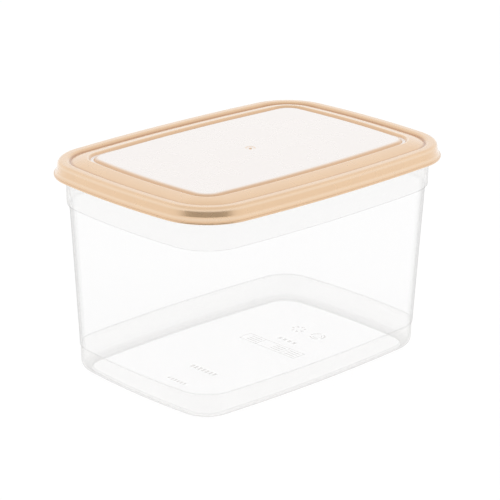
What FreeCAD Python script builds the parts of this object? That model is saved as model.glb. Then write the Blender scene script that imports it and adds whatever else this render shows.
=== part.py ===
import FreeCAD, Part
import math
import os

# A press-on food storage container: a tapered clear tub and its lid.
# Millimetres, +Z up. The origin is the middle of the surface it stands on.
# +X runs along the long side.
#
# Every level of both pieces is the same bowed, round-cornered outline, set
# inward by an inset. A piece is a sheet of even thickness whose section is
# drawn as (inset, height, radius) corners and carried round that outline.

# ---- outline of the whole container, at the lid's lip ----
OVERALL_LENGTH = 203.6
OVERALL_WIDTH = 145.2
CORNER_RADIUS = 32.3
LONG_SIDE_BOW = 2.55       # how far the long sides bulge past the corners
SHORT_SIDE_BOW = 1.8

# ---- tub ----
TUB_WALL = 1.15
RIM_TOP = 121.5            # height of the face that the lid rests on
RIM_TURN_DOWN = 3.9        # height of the rim's turned-down edge
RIM_WIDTH = 3.7            # from the rim's outer face to the wall's inner face
COLLAR_HEIGHT = 23.9       # frosted collar, from the rim's top to its lower edge
COLLAR_DRAFT = 0.4         # inward lean of the collar over its height
COLLAR_EDGE_RADIUS = 0.8
COLLAR_STEP = 1.35         # the collar stands proud of the wall by this
COLLAR_EASE = 8.0          # height over which the inside follows that step
COLLAR_EASE_RADIUS = 12.0
WALL_DRAFT = 4.5           # inward lean of the clear wall over its height
FOOT_TOP = 15.1
FOOT_STEP = 0.45           # the foot band is set in from the wall by this
FOOT_DRAFT = 0.2
FOOT_RADIUS = 6.0          # rounded edge between the foot band and the base
STANDING_RING = 3.2        # flat ring that the tub stands on
BASE_RECESS = 0.6          # the middle of the base is raised by this
BASE_RECESS_RUN = 0.7
SMALL_RADIUS = 0.25
ROUNDED_SHARE = 0.98       # most of a side that its two roundings may take

# ---- lid ----
LID_WALL = 1.1
FIT_GAP = 0.4              # play between the lid and the tub's rim
LIP_WIDTH = 0.55           # flat ledge round the lip
LIP_RADIUS = 0.35
LIP_HEIGHT = 8.45          # from the lip's lower face to the ridge's top
SKIRT_FLARE_INSET = 1.75   # foot of the ridge's outer wall
SKIRT_FLARE_HEIGHT = 2.4   # height of the flared foot above the lip
SKIRT_FLARE_RADIUS = 1.2
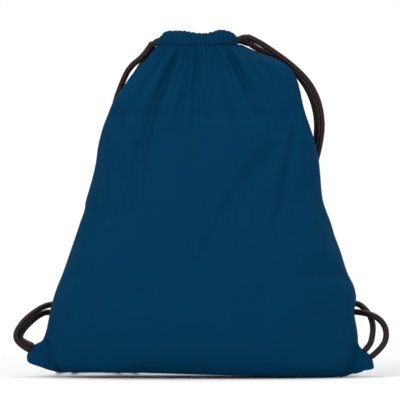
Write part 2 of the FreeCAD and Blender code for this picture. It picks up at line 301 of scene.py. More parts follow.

SET EXERCISE:
Please output the exact lines of the records above, beginning with the first and stopping after the line that holds "SHORT_SIDE_BOW = 1.8", and nothing else.

FINISHED EXERCISE:
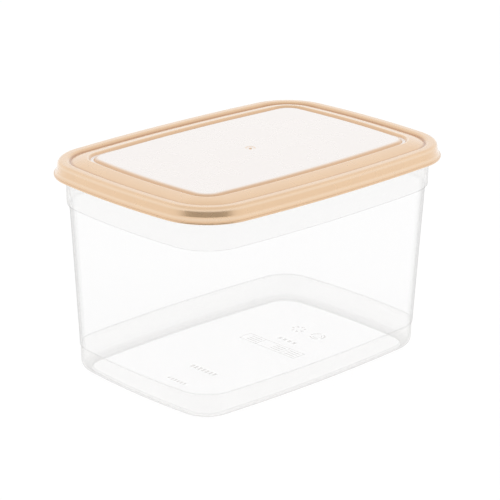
What FreeCAD Python script builds the parts of this object? That model is saved as model.glb. Then write the Blender scene script that imports it and adds whatever else this render shows.
=== part.py ===
import FreeCAD, Part
import math
import os

# A press-on food storage container: a tapered clear tub and its lid.
# Millimetres, +Z up. The origin is the middle of the surface it stands on.
# +X runs along the long side.
#
# Every level of both pieces is the same bowed, round-cornered outline, set
# inward by an inset. A piece is a sheet of even thickness whose section is
# drawn as (inset, height, radius) corners and carried round that outline.

# ---- outline of the whole container, at the lid's lip ----
OVERALL_LENGTH = 203.6
OVERALL_WIDTH = 145.2
CORNER_RADIUS = 32.3
LONG_SIDE_BOW = 2.55       # how far the long sides bulge past the corners
SHORT_SIDE_BOW = 1.8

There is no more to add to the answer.